A serious drawback in the prior art technique is that the diameter of the conveyor helix is determined by the maximum liquid flow for which the apparatus is to be dimensioned, since the diameter of the conveyor helix is determined by the radius of curvature of the screen surface. Hence, large liquid flows require large diameters of the conveyor helix, which entails unwieldy and expensive designs and constructions. In large variations of the flow, the average degree of efficiency in prior art apparatuses is low. This circumstance is the immediate reason why apparatuses of the type described here have only come into use in relatively limited maximum flows, seldom above 100-125 l/s.
German patent application 94113084.1 describes an apparatus with two cooperating screen surfaces, which implies that the above-described drawbacks are partly obviated. However, the apparatus described in the patent document suffers from the drawback that the increased screen surface is, in its effective extent, restricted unless the construction is made extremely space-demanding and expensive. The reason is that they, according to the description, are oriented parallel with the inclining screen/upward conveyance apparatus. The increased screen surface also requires that the supply channel be expanded in the area of the screen surface.
Known embodiments of apparatuses described here also function unsatisfactorily as regards the reduction of the liquid content in the screenings, since there is no possibility in such apparatuses for control and regulation of the size of the amount of liquid which is removed from the screenings, and thereby also the possibility of controlling and regulating the total solids in the screenings which leave the apparatuses. One known drawback is that discharge of the screenings out of the conveyor path takes place using force of gravity, in other words reliance is placed on the matter falling out through the discharge opening under the influence of gravity. This technique entails that it is not uncommon that the discharge opening becomes entirely jammed.

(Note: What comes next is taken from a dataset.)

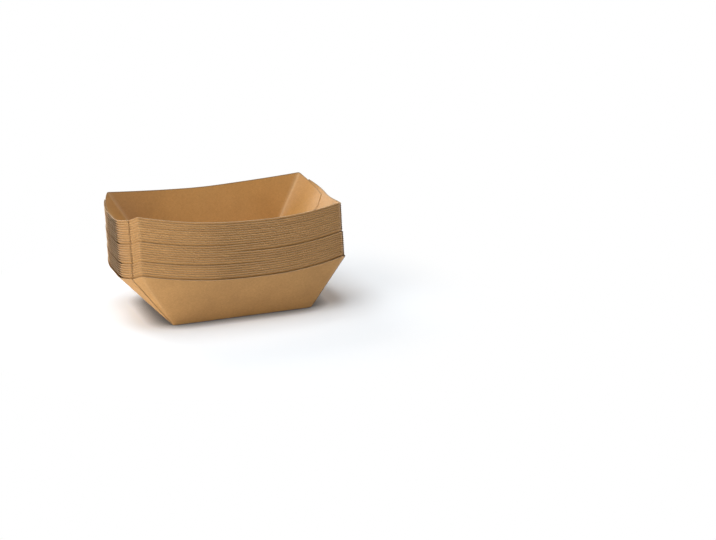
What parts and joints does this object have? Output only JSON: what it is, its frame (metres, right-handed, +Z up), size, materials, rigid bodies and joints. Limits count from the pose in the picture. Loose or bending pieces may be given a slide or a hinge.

Hitherto, the only demonstrated method of attempting to control the degree of compression and thereby the dewatering efficiency is to vary the length of the "unthreaded" compression space ahead of the discharge opening, i.e. to increase or reduce the length of the "friction plug" which is formed by the conveyed matter. The difficulty in attempting, in this manner, to control the degree of dewatering is obvious, since, in practice, the quantity of screenings per unit of time varies dramatically (the matter "dries" more or less when remaining for varying periods of time during which it is subjected to compression).